Tony “Big Tuna” Accardo
Mafia Boss Tony “Big Tuna” Accardo lived from 1906 to 1992 and was one of the most famous names in organized crime. He was a part of the Al Capone Chicago Crime Syndicate. Before he was even old enough to complete grade school he dropped out. Once he did so he entered into the mafia world though to his dying day he would deny being a part of it.
Accardo’s parents agreed with him that dropping out of school was the best course of action for him. They then filed an affidavit to his birth certificate stating that he was born in 1904, making him legally old enough to drop out of school. Upon doing so he began working as a florist delivery boy. He later went on to become a clerk at a local grocery store. It has been said that these were the only two legitimate jobs he held throughout the course of his life.
Throughout his teenage years he used his jobs as a cover to transport illegal moonshine from Sicily to Chicago. Since he enjoyed his first taste of crime in these jobs he then went on to become a pickpocket, mugger, car thief and burglar. Though he encountered authorities several times he never served any jail time during this point in his life.
In 1922, Accardo was arrested for the first time. It was for a motor vehicle violation which kicked off his life of crime. The next year he had to pay a $200 fine after he was charged with disorderly conduct at a pool hall in the area. The pool hall it happened at is one that local mobsters were often seen at. Within the next year Accardo would be charged with two more counts of disorderly conduct. Through all this violence in his life he was first noticed by Al Capone.
Shortly after Al Capone began noticing Accardo, “Big Tuna” went on to become a part of the Circus Café Gang. The gang ended it becoming affiliated with Al Capone later on. Once a close friend of Accardo’s became Capone’s personal hit man it led to Accardo quickly becoming Capone’s bodyguard. During that time several others were also recruited to become members of the Circus Café Gang.
His involvement in Al Capone’s gang led Accardo to participate in the St. Valentine’s Day Massacre of 1929. He and four fellow gang members all posed as police officers and reportedly went on a shooting spree at the SMC Cartage Company Garage. The shooting spree took the lives of six members of a rival gang, leaving only one member of that gang alive at the scene that later died at a nearby hospital. Accardo was never charged in the incident despite the fact that he had been spotted at the headquarters of Al Capone; Accardo reportedly had a machine gun in his hand when he was spotted in the lobby of the headquarters.
Not content with the killings he had already been involved in Accardo continued to kill. He allegedly beat to death two people who were seen as traitors by Accardo and other gang members. He was also reportedly involved in the attack of a man who had previously been one of Capone’s associates.

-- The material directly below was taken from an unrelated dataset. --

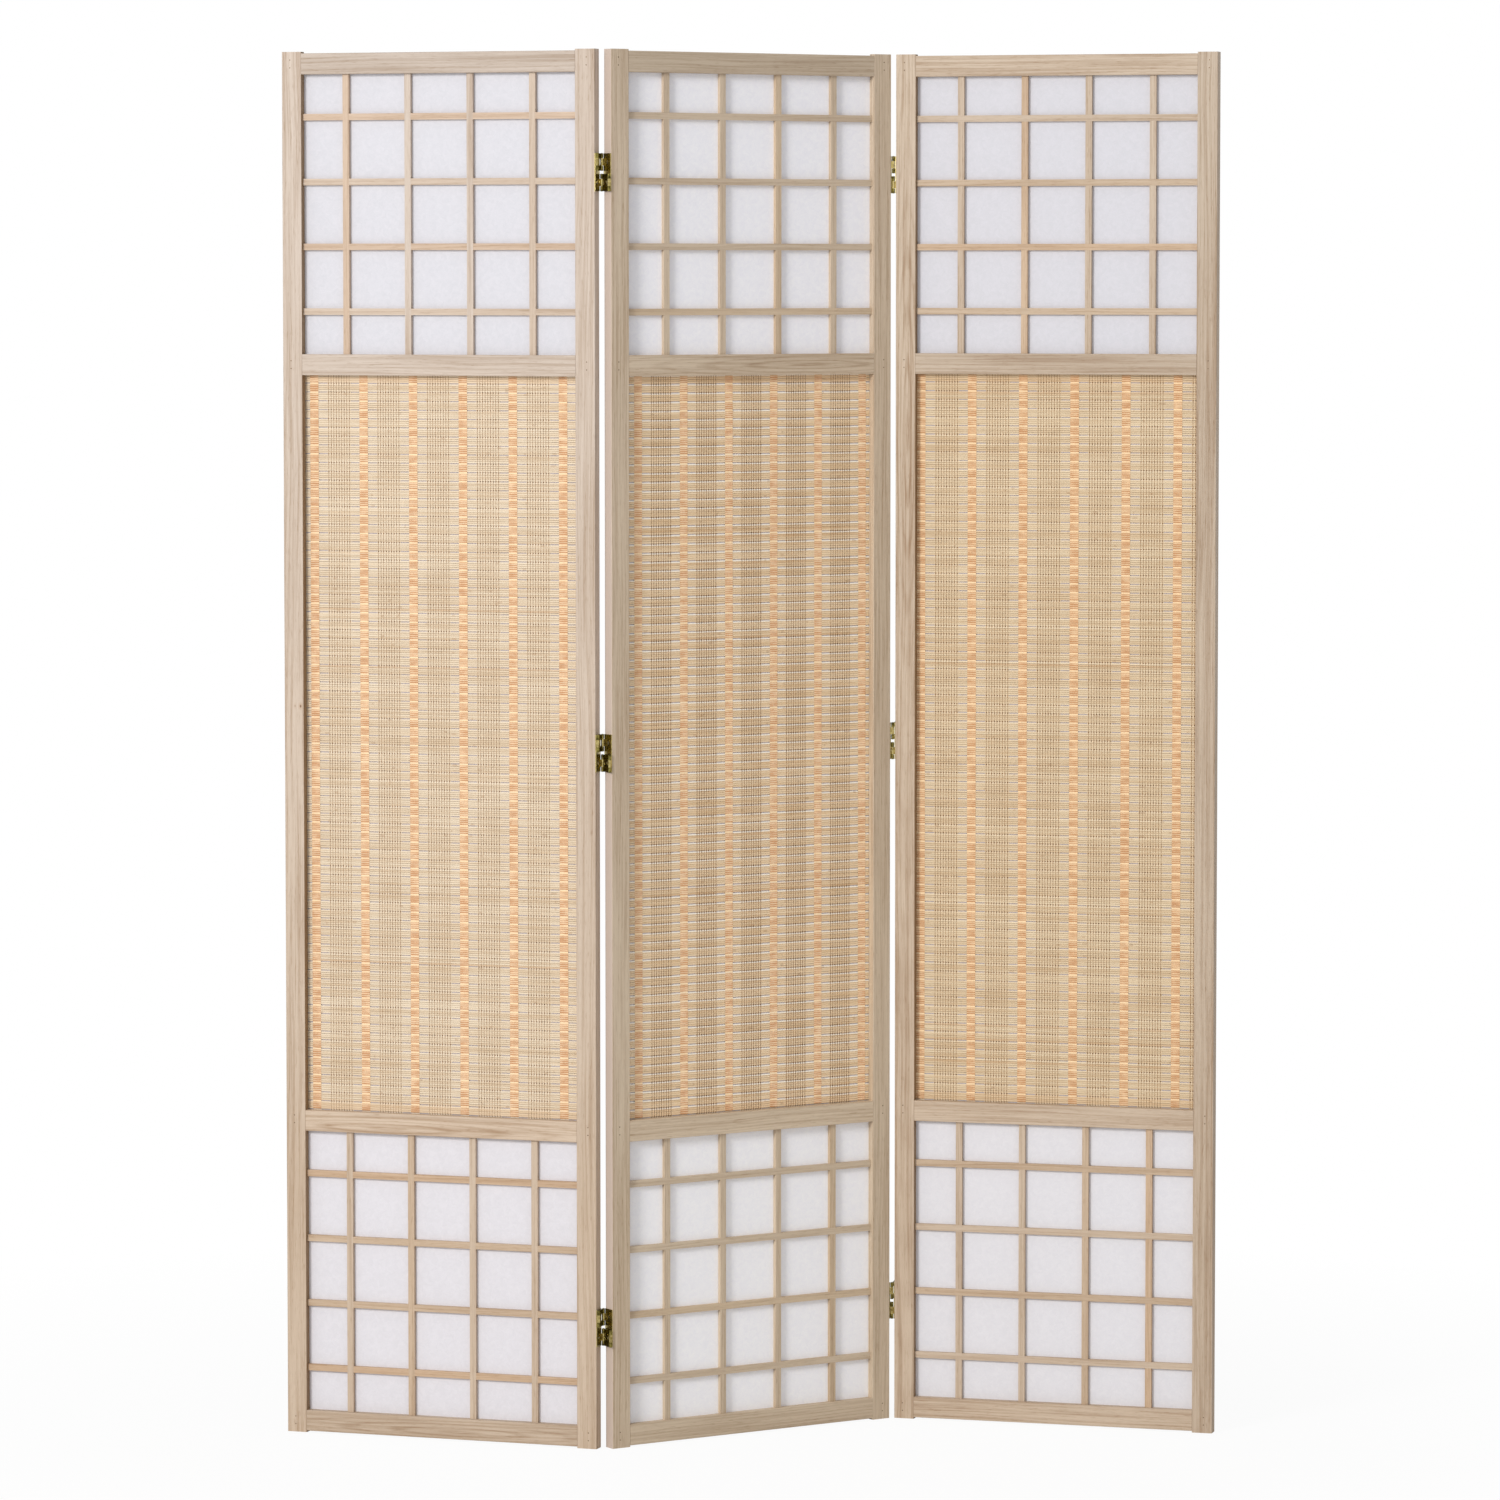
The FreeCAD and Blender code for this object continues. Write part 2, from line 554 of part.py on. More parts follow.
def screen():
    """Every node of the screen, centred over its origin on the floor."""
    nodes = {}
    nodes.update(panel_pieces("left_panel", False, True, uprights_in_front=True))
    nodes.update(panel_pieces("middle_panel", True, True, uprights_in_front=False))
    nodes.update(panel_pieces("right_panel", True, False, uprights_in_front=False))
    nodes.update(hinge_pieces("left_hinges", "left_panel", "middle_panel", "left_panel"))
    nodes.update(hinge_pieces("right_hinges", "middle_panel", "right_panel", "right_panel"))
    nodes["left_panel_hinge_screws"] = placed(hinge_screws(False, True), "left_panel")
    nodes["middle_panel_hinge_screws"] = placed(hinge_screws(True, True), "middle_panel")
    nodes["right_panel_hinge_screws"] = placed(hinge_screws(True, False), "right_panel")
    box = Part.makeCompound(list(nodes.values())).optimalBoundingBox()
    shift = vector(-box.Center.x, -box.Center.y, 0)
    return {name: shape.translated(shift) for name, shape in nodes.items()}, shift


def main():
    os.makedirs("parts", exist_ok=True)
    nodes, shift = screen()
    for name, shape in nodes.items():
        shape.exportStep(f"parts/{name}.step")
    back_pivot = LEFT_AXIS + shift
    front_pivot = RIGHT_AXIS + shift
    print(f"{len(nodes)} nodes")
    print(f"left fold axis at {back_pivot.x:.3f}, {back_pivot.y:.3f}")
    print(f"right fold axis at {front_pivot.x:.3f}, {front_pivot.y:.3f}")


if __name__ == "__main__":
    main()
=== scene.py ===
# %% [markdown]
# # A shoji folding screen, dressed over its CAD frame
# Three pale wooden panels stand in a zigzag. Each has a half-lapped lattice over paper at the top
# and at the bottom, and a mat of tied bamboo slats between. Brass double-action hinges join the
# panels. The CAD parts hold every size. This script adds what they leave out: grain, the mats'
# slats and threads, paper fibre, metal, light and camera. All lengths are metres.

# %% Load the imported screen
import json
import math
import random
import bmesh
import bpy
from mathutils import Matrix, Vector


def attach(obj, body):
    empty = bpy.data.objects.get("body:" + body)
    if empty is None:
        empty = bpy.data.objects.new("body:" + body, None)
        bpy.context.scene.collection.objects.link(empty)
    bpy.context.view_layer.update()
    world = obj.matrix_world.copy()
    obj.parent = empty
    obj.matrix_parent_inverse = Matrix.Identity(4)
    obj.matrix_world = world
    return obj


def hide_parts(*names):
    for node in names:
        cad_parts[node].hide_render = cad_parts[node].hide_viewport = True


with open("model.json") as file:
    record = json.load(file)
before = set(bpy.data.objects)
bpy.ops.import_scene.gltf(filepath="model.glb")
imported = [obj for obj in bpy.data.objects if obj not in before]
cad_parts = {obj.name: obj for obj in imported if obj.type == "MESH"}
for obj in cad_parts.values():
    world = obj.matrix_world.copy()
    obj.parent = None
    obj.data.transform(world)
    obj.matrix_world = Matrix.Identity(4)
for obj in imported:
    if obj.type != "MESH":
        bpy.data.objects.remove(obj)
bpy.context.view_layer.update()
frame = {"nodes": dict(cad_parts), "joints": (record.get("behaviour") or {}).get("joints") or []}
print("pieces in the frame:", len(frame["nodes"]))

# %% [markdown]
# ## The camera
# The photograph was taken from far away with a long lens, a little above the middle of the screen
# and tilted slightly down. A camera fitted to the frame's corners gives these numbers.

# %% Camera
camera_data = bpy.data.cameras.new("camera")
camera_data.lens = 158.31
camera_data.sensor_width = 36.0
camera_data.shift_y = -0.035
camera_data.clip_end = 100.0
camera = bpy.data.objects.new("camera", camera_data)
camera.location = (-0.0015, -8.5093, 1.5099)
camera.rotation_euler = (math.radians(90.0 - 3.706), 0.0, 0.0)
bpy.context.scene.collection.objects.link(camera)
bpy.context.scene.camera = camera
print("camera distance", round(-camera.location.y, 3))

# %% [markdown]
# ## Where each panel stands
# A panel has its own frame: U runs along its width, V runs back from its face, Z is up. Patterns
# such as grain must follow the panel, not the room, so each material starts by turning the room's
# coordinates into the panel's. The hinge axes in the frame give the panels' places exactly.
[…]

Capone later went on to serve jail time for evasion of income tax. At this point it was reported that Accardo now had his own gang. The gang had control over gambling operations in Chicago and Florida that were owned by the Capone family. At that time the Crime Commission put out a Public Enemy List and Accardo was number seven on the list.
Starting in 1943 a friend of Accardo took over the gang. At this point he was allegedly in charge of the Capone’s criminal activities. Accardo saw to it that vending machines and slot machines were going to be used to make money for the Capone family. He also added counterfeit cigarettes, worldwide smuggling of narcotics and wire services that violated the law. As Las Vegas began to expand the only slot machines used in the casinos were provided by the Capone family. He also made sure that all Las Vegas bookmakers utilized the wire service he provides. These illegal wire services were used to give Las Vegas bookies racing information. This resulted in profit in the millions of dollars.
Throughout his life of crime, Accardo married and had four children and two grandchildren. He reportedly had an affair that resulted in pregnancy.
Upon his retirement, Accardo came under suspicion of tax evasion and was arrested and convicted in 1960. He served a six year prison sentence and had to pay $15,000. Later the conviction was overturned due to prejudices the media placed on him during his trial.
The U.S. Senate had Accardo on their radar and he appeared in front of them for the last time in 1984. He denied to the U.S. Senate that he was ever involved in the Chicago mob. Though he claimed he was never a mob boss he did admit that he had friends who were involved in organized crime in Chicago.
Unlike most other mobsters, Accardo died of natural causes. In 1992 he succumbed to both lung disease and heart disease. His body was entombed and is now in a mausoleum located in the Queen of Heaven Cemetery which is in a suburb of Chicago.